AIM:
Below is a set of records; print all of them exactly as written.

Structured object records
▼▼▼
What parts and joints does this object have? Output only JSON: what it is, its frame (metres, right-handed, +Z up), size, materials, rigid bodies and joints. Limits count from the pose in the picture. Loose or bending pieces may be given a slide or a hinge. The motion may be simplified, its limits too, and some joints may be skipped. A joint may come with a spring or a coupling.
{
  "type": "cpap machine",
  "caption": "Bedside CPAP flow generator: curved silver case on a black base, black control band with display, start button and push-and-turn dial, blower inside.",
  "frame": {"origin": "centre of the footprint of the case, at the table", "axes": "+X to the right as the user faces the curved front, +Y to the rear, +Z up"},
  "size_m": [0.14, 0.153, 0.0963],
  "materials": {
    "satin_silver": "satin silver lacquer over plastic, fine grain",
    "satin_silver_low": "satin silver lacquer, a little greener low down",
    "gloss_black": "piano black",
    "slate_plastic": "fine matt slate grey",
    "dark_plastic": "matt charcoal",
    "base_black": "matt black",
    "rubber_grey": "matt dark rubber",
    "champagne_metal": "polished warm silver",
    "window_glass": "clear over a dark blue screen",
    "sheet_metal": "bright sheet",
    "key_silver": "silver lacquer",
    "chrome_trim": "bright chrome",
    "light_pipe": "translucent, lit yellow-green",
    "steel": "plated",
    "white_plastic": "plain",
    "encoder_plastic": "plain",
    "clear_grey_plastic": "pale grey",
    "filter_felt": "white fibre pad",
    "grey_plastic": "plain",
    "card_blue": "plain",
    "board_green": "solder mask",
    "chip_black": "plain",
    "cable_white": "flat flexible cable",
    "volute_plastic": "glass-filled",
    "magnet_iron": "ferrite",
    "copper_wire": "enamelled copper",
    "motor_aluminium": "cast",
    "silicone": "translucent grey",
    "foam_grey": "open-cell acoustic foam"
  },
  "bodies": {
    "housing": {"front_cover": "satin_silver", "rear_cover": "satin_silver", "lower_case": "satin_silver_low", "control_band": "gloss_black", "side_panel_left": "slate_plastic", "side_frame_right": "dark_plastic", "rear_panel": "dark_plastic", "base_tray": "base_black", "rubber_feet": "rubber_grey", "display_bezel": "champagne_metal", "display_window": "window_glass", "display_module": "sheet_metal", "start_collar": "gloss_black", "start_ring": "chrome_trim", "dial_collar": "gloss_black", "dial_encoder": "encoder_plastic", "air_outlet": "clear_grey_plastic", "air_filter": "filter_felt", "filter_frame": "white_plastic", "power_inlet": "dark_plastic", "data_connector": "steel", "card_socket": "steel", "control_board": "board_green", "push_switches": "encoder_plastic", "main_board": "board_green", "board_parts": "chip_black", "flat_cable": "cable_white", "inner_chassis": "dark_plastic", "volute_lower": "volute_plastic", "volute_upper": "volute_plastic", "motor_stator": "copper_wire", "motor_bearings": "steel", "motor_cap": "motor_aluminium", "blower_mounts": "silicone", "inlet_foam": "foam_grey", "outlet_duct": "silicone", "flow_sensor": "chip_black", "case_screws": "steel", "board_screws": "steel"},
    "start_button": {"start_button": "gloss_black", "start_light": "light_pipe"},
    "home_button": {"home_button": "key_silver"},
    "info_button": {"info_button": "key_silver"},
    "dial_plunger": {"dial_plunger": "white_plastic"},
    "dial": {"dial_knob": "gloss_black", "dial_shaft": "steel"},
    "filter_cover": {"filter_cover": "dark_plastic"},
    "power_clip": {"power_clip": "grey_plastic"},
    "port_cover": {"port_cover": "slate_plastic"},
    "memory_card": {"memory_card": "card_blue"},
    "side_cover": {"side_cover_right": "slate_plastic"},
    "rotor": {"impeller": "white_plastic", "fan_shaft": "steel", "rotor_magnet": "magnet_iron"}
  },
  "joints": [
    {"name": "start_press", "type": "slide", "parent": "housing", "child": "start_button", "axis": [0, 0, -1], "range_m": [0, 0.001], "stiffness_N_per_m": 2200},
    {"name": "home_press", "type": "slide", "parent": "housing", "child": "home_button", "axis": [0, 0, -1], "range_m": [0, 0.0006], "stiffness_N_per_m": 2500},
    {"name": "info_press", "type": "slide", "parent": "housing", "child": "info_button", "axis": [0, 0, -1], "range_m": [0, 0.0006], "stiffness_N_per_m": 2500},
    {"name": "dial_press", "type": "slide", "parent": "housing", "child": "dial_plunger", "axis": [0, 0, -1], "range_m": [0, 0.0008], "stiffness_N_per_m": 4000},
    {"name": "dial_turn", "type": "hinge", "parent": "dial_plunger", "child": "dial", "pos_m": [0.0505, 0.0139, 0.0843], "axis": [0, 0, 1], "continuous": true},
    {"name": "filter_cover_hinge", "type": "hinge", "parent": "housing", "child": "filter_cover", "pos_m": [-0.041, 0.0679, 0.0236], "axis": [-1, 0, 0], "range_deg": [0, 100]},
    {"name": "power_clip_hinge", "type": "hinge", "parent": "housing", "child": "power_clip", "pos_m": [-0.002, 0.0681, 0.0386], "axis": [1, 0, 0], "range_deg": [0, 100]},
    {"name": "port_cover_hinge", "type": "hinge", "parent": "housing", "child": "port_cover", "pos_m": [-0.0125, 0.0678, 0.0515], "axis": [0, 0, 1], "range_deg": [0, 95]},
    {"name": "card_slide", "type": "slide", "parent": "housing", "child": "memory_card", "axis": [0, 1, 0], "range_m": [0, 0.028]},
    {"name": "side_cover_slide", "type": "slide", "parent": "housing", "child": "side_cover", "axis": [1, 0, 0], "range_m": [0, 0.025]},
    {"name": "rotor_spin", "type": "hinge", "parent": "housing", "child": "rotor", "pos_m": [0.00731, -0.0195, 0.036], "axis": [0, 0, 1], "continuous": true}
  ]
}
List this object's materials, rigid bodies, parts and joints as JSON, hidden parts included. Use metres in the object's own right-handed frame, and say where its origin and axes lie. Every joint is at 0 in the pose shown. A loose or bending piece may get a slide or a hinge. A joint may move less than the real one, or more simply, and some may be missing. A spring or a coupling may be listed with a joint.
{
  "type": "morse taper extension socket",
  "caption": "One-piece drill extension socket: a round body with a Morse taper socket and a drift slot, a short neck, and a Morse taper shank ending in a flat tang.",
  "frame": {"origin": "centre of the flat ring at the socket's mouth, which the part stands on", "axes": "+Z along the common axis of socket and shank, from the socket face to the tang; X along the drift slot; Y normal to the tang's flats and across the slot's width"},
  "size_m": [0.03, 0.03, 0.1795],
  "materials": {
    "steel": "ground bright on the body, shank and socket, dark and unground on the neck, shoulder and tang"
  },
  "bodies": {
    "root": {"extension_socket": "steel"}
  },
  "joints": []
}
▲▲▲
EXERCISE SOLUTION:
What parts and joints does this object have? Output only JSON: what it is, its frame (metres, right-handed, +Z up), size, materials, rigid bodies and joints. Limits count from the pose in the picture. Loose or bending pieces may be given a slide or a hinge. The motion may be simplified, its limits too, and some joints may be skipped. A joint may come with a spring or a coupling.
{
  "type": "cpap machine",
  "caption": "Bedside CPAP flow generator: curved silver case on a black base, black control band with display, start button and push-and-turn dial, blower inside.",
  "frame": {"origin": "centre of the footprint of the case, at the table", "axes": "+X to the right as the user faces the curved front, +Y to the rear, +Z up"},
  "size_m": [0.14, 0.153, 0.0963],
  "materials": {
    "satin_silver": "satin silver lacquer over plastic, fine grain",
    "satin_silver_low": "satin silver lacquer, a little greener low down",
    "gloss_black": "piano black",
    "slate_plastic": "fine matt slate grey",
    "dark_plastic": "matt charcoal",
    "base_black": "matt black",
    "rubber_grey": "matt dark rubber",
    "champagne_metal": "polished warm silver",
    "window_glass": "clear over a dark blue screen",
    "sheet_metal": "bright sheet",
    "key_silver": "silver lacquer",
    "chrome_trim": "bright chrome",
    "light_pipe": "translucent, lit yellow-green",
    "steel": "plated",
    "white_plastic": "plain",
    "encoder_plastic": "plain",
    "clear_grey_plastic": "pale grey",
    "filter_felt": "white fibre pad",
    "grey_plastic": "plain",
    "card_blue": "plain",
    "board_green": "solder mask",
    "chip_black": "plain",
    "cable_white": "flat flexible cable",
    "volute_plastic": "glass-filled",
    "magnet_iron": "ferrite",
    "copper_wire": "enamelled copper",
    "motor_aluminium": "cast",
    "silicone": "translucent grey",
    "foam_grey": "open-cell acoustic foam"
  },
  "bodies": {
    "housing": {"front_cover": "satin_silver", "rear_cover": "satin_silver", "lower_case": "satin_silver_low", "control_band": "gloss_black", "side_panel_left": "slate_plastic", "side_frame_right": "dark_plastic", "rear_panel": "dark_plastic", "base_tray": "base_black", "rubber_feet": "rubber_grey", "display_bezel": "champagne_metal", "display_window": "window_glass", "display_module": "sheet_metal", "start_collar": "gloss_black", "start_ring": "chrome_trim", "dial_collar": "gloss_black", "dial_encoder": "encoder_plastic", "air_outlet": "clear_grey_plastic", "air_filter": "filter_felt", "filter_frame": "white_plastic", "power_inlet": "dark_plastic", "data_connector": "steel", "card_socket": "steel", "control_board": "board_green", "push_switches": "encoder_plastic", "main_board": "board_green", "board_parts": "chip_black", "flat_cable": "cable_white", "inner_chassis": "dark_plastic", "volute_lower": "volute_plastic", "volute_upper": "volute_plastic", "motor_stator": "copper_wire", "motor_bearings": "steel", "motor_cap": "motor_aluminium", "blower_mounts": "silicone", "inlet_foam": "foam_grey", "outlet_duct": "silicone", "flow_sensor": "chip_black", "case_screws": "steel", "board_screws": "steel"},
    "start_button": {"start_button": "gloss_black", "start_light": "light_pipe"},
    "home_button": {"home_button": "key_silver"},
    "info_button": {"info_button": "key_silver"},
    "dial_plunger": {"dial_plunger": "white_plastic"},
    "dial": {"dial_knob": "gloss_black", "dial_shaft": "steel"},
    "filter_cover": {"filter_cover": "dark_plastic"},
    "power_clip": {"power_clip": "grey_plastic"},
    "port_cover": {"port_cover": "slate_plastic"},
    "memory_card": {"memory_card": "card_blue"},
    "side_cover": {"side_cover_right": "slate_plastic"},
    "rotor": {"impeller": "white_plastic", "fan_shaft": "steel", "rotor_magnet": "magnet_iron"}
  },
  "joints": [
    {"name": "start_press", "type": "slide", "parent": "housing", "child": "start_button", "axis": [0, 0, -1], "range_m": [0, 0.001], "stiffness_N_per_m": 2200},
    {"name": "home_press", "type": "slide", "parent": "housing", "child": "home_button", "axis": [0, 0, -1], "range_m": [0, 0.0006], "stiffness_N_per_m": 2500},
    {"name": "info_press", "type": "slide", "parent": "housing", "child": "info_button", "axis": [0, 0, -1], "range_m": [0, 0.0006], "stiffness_N_per_m": 2500},
    {"name": "dial_press", "type": "slide", "parent": "housing", "child": "dial_plunger", "axis": [0, 0, -1], "range_m": [0, 0.0008], "stiffness_N_per_m": 4000},
    {"name": "dial_turn", "type": "hinge", "parent": "dial_plunger", "child": "dial", "pos_m": [0.0505, 0.0139, 0.0843], "axis": [0, 0, 1], "continuous": true},
    {"name": "filter_cover_hinge", "type": "hinge", "parent": "housing", "child": "filter_cover", "pos_m": [-0.041, 0.0679, 0.0236], "axis": [-1, 0, 0], "range_deg": [0, 100]},
    {"name": "power_clip_hinge", "type": "hinge", "parent": "housing", "child": "power_clip", "pos_m": [-0.002, 0.0681, 0.0386], "axis": [1, 0, 0], "range_deg": [0, 100]},
    {"name": "port_cover_hinge", "type": "hinge", "parent": "housing", "child": "port_cover", "pos_m": [-0.0125, 0.0678, 0.0515], "axis": [0, 0, 1], "range_deg": [0, 95]},
    {"name": "card_slide", "type": "slide", "parent": "housing", "child": "memory_card", "axis": [0, 1, 0], "range_m": [0, 0.028]},
    {"name": "side_cover_slide", "type": "slide", "parent": "housing", "child": "side_cover", "axis": [1, 0, 0], "range_m": [0, 0.025]},
    {"name": "rotor_spin", "type": "hinge", "parent": "housing", "child": "rotor", "pos_m": [0.00731, -0.0195, 0.036], "axis": [0, 0, 1], "continuous": true}
  ]
}
List this object's materials, rigid bodies, parts and joints as JSON, hidden parts included. Use metres in the object's own right-handed frame, and say where its origin and axes lie. Every joint is at 0 in the pose shown. A loose or bending piece may get a slide or a hinge. A joint may move less than the real one, or more simply, and some may be missing. A spring or a coupling may be listed with a joint.
{
  "type": "morse taper extension socket",
  "caption": "One-piece drill extension socket: a round body with a Morse taper socket and a drift slot, a short neck, and a Morse taper shank ending in a flat tang.",
  "frame": {"origin": "centre of the flat ring at the socket's mouth, which the part stands on", "axes": "+Z along the common axis of socket and shank, from the socket face to the tang; X along the drift slot; Y normal to the tang's flats and across the slot's width"},
  "size_m": [0.03, 0.03, 0.1795],
  "materials": {
    "steel": "ground bright on the body, shank and socket, dark and unground on the neck, shoulder and tang"
  },
  "bodies": {
    "root": {"extension_socket": "steel"}
  },
  "joints": []
}